The sight of the damage she had inflicted gave her no joy, though it did have
the effect of making her lose track, temporarily, of what she had been saying.
She did not speak again until they were seated at the
breakfast table. The savory smell of the bacon and hot buttered toast was
usually enough to spark her appetite, but this morning all she could do was
push the food around on her plate. Charles’s appreciation of his breakfast was
unimpaired. He ate the two eggs she had cooked him with every sign of
enjoyment, then spread grape jelly on the remaining pieces of toast, topping
them off with another cup of hot coffee.
She shot him a quick look from under her lashes.

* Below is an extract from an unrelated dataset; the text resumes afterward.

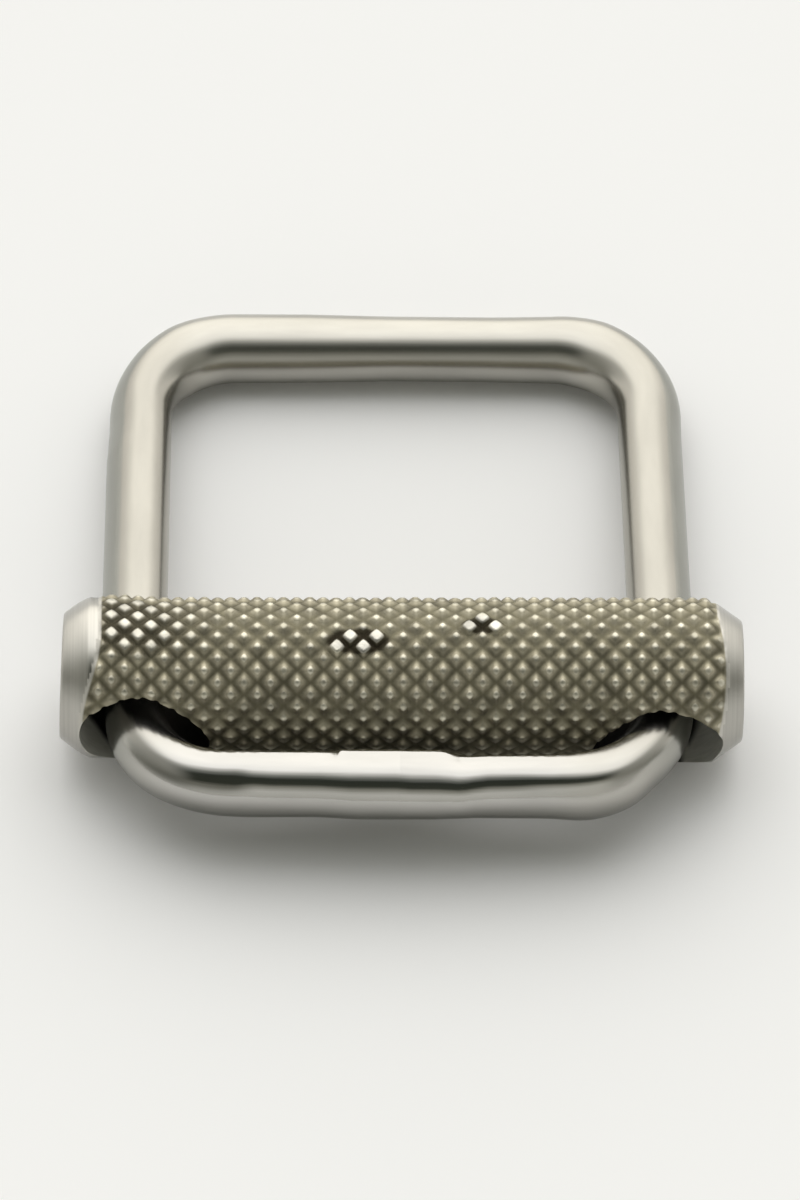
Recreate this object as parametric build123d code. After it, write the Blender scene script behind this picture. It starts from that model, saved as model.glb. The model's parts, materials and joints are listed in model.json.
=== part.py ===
"""Slide bar buckle: a bent and butt welded wire frame with a knurled bar that slides along its legs.

Millimetres. The buckle lies on a surface at Z = 0, with the sliding bar along X, the front cross
bar towards -Y and the rear cross bar towards +Y. The bar and the rear cross bar touch the surface,
so the frame leans up towards the front. The origin is on the surface, under the buckle's middle.
"""
from build123d import *
import os
from math import asin, atan2, cos, degrees, hypot, pi, radians, sin

# Frame, one length of round wire
WIRE_DIAMETER = 4.0
LEG_SPACING = 32.4  # between the axes of the two legs
CROSS_BAR_SPACING = 36.9  # between the axes of the front and rear cross bars
BEND_RADIUS = 6.0  # of the wire's axis at the corners
WELD_LENGTH = 6.8  # of the dressed butt weld in the middle of the front cross bar
WELD_RISE = 0.15  # of the weld above the wire

# Sliding bar, turned from round stock
BAR_DIAMETER = 10.4  # over the crests of the knurl
BAR_OVERHANG = 4.8  # of the bar beyond each leg's axis
TURNED_UNDERCUT = 0.1  # of the plain ends below the crests
END_FACE_DIAMETER = 7.8
CHAMFER_LENGTH = 2.2
CHAMFER_CROWN = 0.15  # bulge of the chamfer above a straight cone

# Slots across the bar, one for each leg
SLOT_SIDE_PLAY = 4.0  # slot width less the wire
SLOT_HEIGHT_PLAY = 1.8  # slot height less the wire
SLOT_INSET = 0.45  # of each slot's middle inside the leg's axis

# Diamond knurl
KNURL_START = 2.5  # from the left end face
KNURL_END = 1.4  # from the right end face
KNURL_PITCH = 1.65  # from diamond to diamond along the bar
KNURL_COUNT = 21  # diamonds round the bar
KNURL_DEPTH = 0.4

# How the bar lies in the frame
FRONT_GAP = 0.75  # between the bar and the front cross bar
BAR_SHIFT = 0.15  # of the bar to the right of the frame's middle
LEG_SEAT = 0.15  # between each leg and the lower wall of its slot

CUT_MARGIN = 1.0  # how far cutting shapes reach past the bar

wire_radius = WIRE_DIAMETER / 2
bar_radius = BAR_DIAMETER / 2
bar_length = LEG_SPACING + 2 * BAR_OVERHANG
slot_width = WIRE_DIAMETER + SLOT_SIDE_PLAY
slot_height = WIRE_DIAMETER + SLOT_HEIGHT_PLAY
leg_drop = slot_height / 2 - wire_radius - LEG_SEAT  # of the legs' axes below the bar's axis
front_reach = wire_radius + FRONT_GAP + bar_radius  # from the bar's axis to the front cross bar's
rear_reach = CROSS_BAR_SPACING - front_reach


def frame_lean():
    """Angle that brings the rear cross bar down to the surface while the bar lies on it."""
    height = bar_radius - wire_radius
    return asin(height / hypot(rear_reach, leg_drop)) - atan2(leg_drop, rear_reach)


def frame_location(lean):
    """Places a model whose XY plane holds the legs' axes, with Y = 0 under the bar's axis."""
    place = (front_reach - rear_reach) / 2 * cos(lean)
    height = bar_radius - leg_drop * cos(lean)
    return Location((0, place, height), (-degrees(lean), 0, 0))


def make_wire_frame():
    """Closed rectangle of round wire with bent corners, swollen where its ends are welded."""
    middle = (rear_reach - front_reach) / 2
    outline = Pos(-BAR_SHIFT, middle) * RectangleRounded(LEG_SPACING, CROSS_BAR_SPACING, BEND_RADIUS)
    path = outline.wire()
    ring = sweep(Plane(path @ 0, z_dir=path % 0) * Circle(wire_radius), path=path)
    return ring + make_weld()


def make_weld():
    """Barrel round the front cross bar, flush with the wire at both ends."""
    half = WELD_LENGTH / 2
    crown = wire_radius + WELD_RISE
    arc = ThreePointArc((-half, wire_radius), (0, crown), (half, wire_radius))
    closing = Polyline((half, wire_radius), (half, 0), (-half, 0), (-half, wire_radius))
    section = make_face([arc, closing])
    return Pos(-BAR_SHIFT, -front_reach) * revolve(section, Axis.X)


def knurl_point(step, turn, start):
    """Corner of the diamond lattice: crests where the two counts add to an even number."""
    crest = (step + turn) % 2 == 0
    radius = bar_radius if crest else bar_radius - KNURL_DEPTH
    angle = pi * turn / KNURL_COUNT
    return Vector(start + step * KNURL_PITCH / 2, radius * cos(angle), radius * sin(angle))


def make_knurl(start, end):
    """Band of pointed diamonds, each four flat facets from its crest down to the groove floors."""
    steps = 2 * round((end - start) / KNURL_PITCH)
    turns = 2 * KNURL_COUNT
    rows = [[knurl_point(step, turn, start) for turn in range(turns)] for step in range(steps + 1)]
    facets = []
    for step in range(steps):
        for turn in range(turns):
            here, beside = rows[step][turn], rows[step][(turn + 1) % turns]
            ahead, across = rows[step + 1][turn], rows[step + 1][(turn + 1) % turns]
            if (step + turn) % 2 == 0:
                facets += [(here, ahead, beside), (across, beside, ahead)]
            else:
                facets += [(beside, here, across), (ahead, across, here)]
    caps = [rows[0], rows[steps]]
    faces = [Face(Wire.make_polygon(corners)) for corners in facets + caps]
    return Solid(Shell(faces)), start + steps * KNURL_PITCH / 2


def turned_end(near, far):
    """Plain turned length of the bar between two places along it."""
    radius = bar_radius - TURNED_UNDERCUT
    plane = Plane(origin=(near, 0, 0), z_dir=(1 if far > near else -1, 0, 0))
    return extrude(plane * Circle(radius), abs(far - near))


def chamfer_cutter(face, inward):
    """Ring that turns the crowned chamfer on one end of the bar."""
    foot = Vector(face, END_FACE_DIAMETER / 2)
    shoulder = Vector(face + inward * CHAMFER_LENGTH, bar_radius)
    slope = shoulder - foot
    outward = Vector(-inward * slope.Y, abs(slope.X)).normalized()
    crown = (foot + shoulder) / 2 + outward * CHAMFER_CROWN
    above = Vector(shoulder.X, bar_radius + CUT_MARGIN)
    corner = Vector(face - inward * CUT_MARGIN, bar_radius + CUT_MARGIN)
    beside = Vector(face - inward * CUT_MARGIN, foot.Y)
    arc = ThreePointArc(foot, crown, shoulder)
    section = make_face([arc, Polyline(shoulder, above, corner, beside, foot)])
    return revolve(section, Axis.X)


def make_slot(middle):
    """Long hole across the bar with round ends."""
    outline = Plane.XZ * Pos(middle, 0) * SlotOverall(slot_width, slot_height)
    return extrude(outline, bar_radius + CUT_MARGIN, both=True)


def make_knurled_bar():
    """Turned bar with a knurled middle, chamfered ends and a slot for each leg."""
    half = bar_length / 2
    knurl, knurl_end = make_knurl(KNURL_START - half, half - KNURL_END)
    bar = knurl + turned_end(KNURL_START - half, -half) + turned_end(knurl_end, half)
    bar -= chamfer_cutter(-half, 1)
    bar -= chamfer_cutter(half, -1)
    slot_middle = LEG_SPACING / 2 - SLOT_INSET
    for side in (-1, 1):
        bar -= make_slot(side * slot_middle)
    return bar


def main():
    lean = frame_lean()
    placed = frame_location(lean)
    parts = {
        "wire_frame": placed * make_wire_frame(),
        "knurled_bar": placed * Pos(0, 0, leg_drop) * make_knurled_bar(),
    }
    os.makedirs("parts", exist_ok=True)
    for node, part in parts.items():
        export_step(part, f"parts/{node}.step")


if __name__ == "__main__":
    main()
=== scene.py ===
"""Slide bar buckle: satin wire frame, knurled sliding bar, and the studio it is pictured in.

Laid out as an add-on and run as a script. Everything is in metres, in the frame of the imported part.
The bar lies along X, the legs run along the slide joint's axis, and the floor is at Z = 0.
"""
import json

import bpy
import numpy as np
from mathutils import Matrix, Vector


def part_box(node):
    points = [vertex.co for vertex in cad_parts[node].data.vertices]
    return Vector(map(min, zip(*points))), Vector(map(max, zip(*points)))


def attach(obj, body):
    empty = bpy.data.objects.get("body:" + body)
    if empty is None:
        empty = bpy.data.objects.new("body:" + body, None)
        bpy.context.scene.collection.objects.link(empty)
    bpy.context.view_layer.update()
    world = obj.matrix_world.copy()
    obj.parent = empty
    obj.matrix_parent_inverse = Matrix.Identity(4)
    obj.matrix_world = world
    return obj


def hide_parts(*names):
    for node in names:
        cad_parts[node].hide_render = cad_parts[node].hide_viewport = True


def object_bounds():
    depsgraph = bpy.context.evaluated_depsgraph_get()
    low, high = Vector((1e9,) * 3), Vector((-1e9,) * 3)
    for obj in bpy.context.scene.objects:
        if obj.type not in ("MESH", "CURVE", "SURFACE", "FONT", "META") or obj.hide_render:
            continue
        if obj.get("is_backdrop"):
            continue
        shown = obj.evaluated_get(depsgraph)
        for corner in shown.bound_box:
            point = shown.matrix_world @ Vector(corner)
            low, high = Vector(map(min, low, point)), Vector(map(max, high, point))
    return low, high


bl_info = {
    "name": "Slide bar buckle",
    "version": (1, 0, 0),
    "blender": (4, 5, 0),
    "location": "3D View > Sidebar > Buckle",
    "description": "Wire frame buckle with a knurled sliding bar",
    "category": "Add Mesh",
}

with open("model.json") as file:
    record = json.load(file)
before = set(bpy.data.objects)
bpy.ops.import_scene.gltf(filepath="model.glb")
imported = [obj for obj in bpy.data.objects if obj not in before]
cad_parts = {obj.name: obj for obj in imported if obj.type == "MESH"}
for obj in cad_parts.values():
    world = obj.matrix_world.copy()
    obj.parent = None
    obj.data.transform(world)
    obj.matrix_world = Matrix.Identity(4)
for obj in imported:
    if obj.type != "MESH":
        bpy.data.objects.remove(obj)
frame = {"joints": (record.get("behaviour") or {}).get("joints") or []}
CAD_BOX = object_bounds()
WIRE_LOW, WIRE_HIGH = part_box("wire_frame")
BAR_LOW, BAR_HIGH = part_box("knurled_bar")
MM = 0.001
TURN = 2 * np.pi

# Directions of the leaning frame: across the legs, along them towards the rear, and out of their plane
ACROSS = np.array([1.0, 0.0, 0.0])
ALONG = np.array(frame["joints"][0]["axis"], float)
OUT = np.cross(ACROSS, ALONG)
BAR_AXIS = np.array([0, (BAR_LOW.y + BAR_HIGH.y) / 2, (BAR_LOW.z + BAR_HIGH.z) / 2])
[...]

Choosing
her words carefully, she said, “If you won’t tell me who you are, can you at
least tell me where you come from?”
“There’s nothing mysterious about that,” he said after a
moment. “I’m from south Louisiana, just above New Orleans to be exact.”
She had thought as much. “Your accent, then, is —”
“French Creole, which means —”
“I know. Of French descent born in a foreign country,
foreign to France, that is.”
“Good for you. Most people seem to think it has something to
do with mixed heritage, mixed blood. Nothing could be further from the truth.”